Characteristics of child labour
The agricultural sector accounts for by far the largest share of child labour. The sector accounts for 71 percent of all those in child labour and for 108 million children in absolute terms. Child labour in agriculture relates primarily to subsistence and commercial farming and livestock herding. It is often hazardous in its nature and in the circumstances in which it is carried out. Children in child labour in the services and industry sectors number 26 million and 18 million, respectively, but these sectors are likely to become more relevant in some regions in the future in the face of forces such as climate change displacing families from their farms and into cities.
Most child labour takes place within the family unit. More than two-thirds of all children in child labour work as contributing family labourers, while paid employment and own-account workers make up 27 percent and 4 percent, respectively, of those in child labour. These numbers underscore an important broader point concerning the nature of child labour in the world today. Most children in child labour are not in an employment relationship with a third-party employer, but rather work on family farms and in family enterprises; understanding and addressing family reliance on children’s labour will therefore be critical to broader progress towards ending child labour.
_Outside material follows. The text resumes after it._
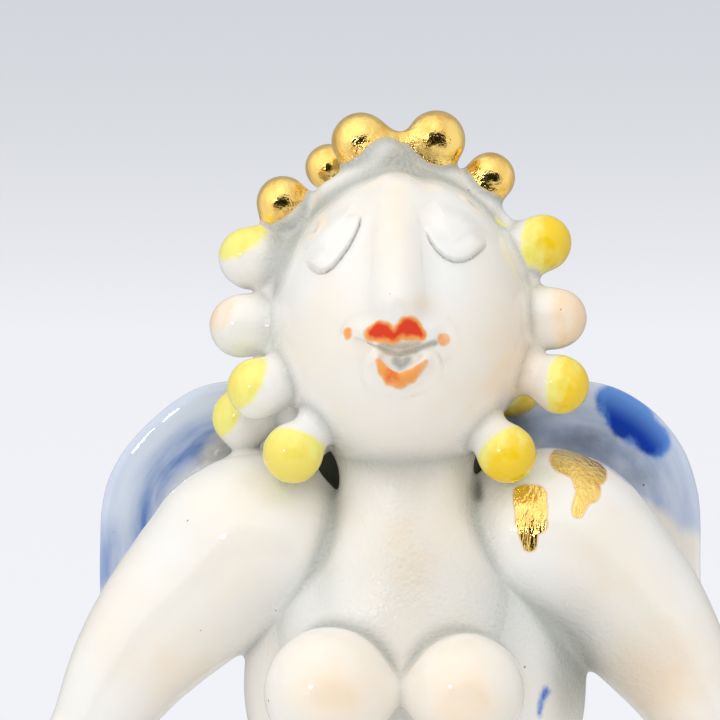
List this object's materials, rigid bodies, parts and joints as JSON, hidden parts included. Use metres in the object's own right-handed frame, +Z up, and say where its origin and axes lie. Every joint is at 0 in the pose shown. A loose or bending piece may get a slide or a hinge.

Forced labour of children requires special attention. According to the 2016 Global Estimates of Modern Slavery,1 there were about 4.3 million children aged below 18 years in forced labour, representing 18 percent of the 24.8 million total forced labour victims worldwide. This estimate includes 1.0 million children in commerical sexual exploitation, 3.0 million children in forced labour for other forms of labour exploitation, and 300,000 children in forced labour imposed by state authorities. This extreme form of child labour, in which the children suffer both the impact of the hazardous working conditions and the trauma of coercion, threats of penalty, and lack of freedom, require urgent action from governments and the international community.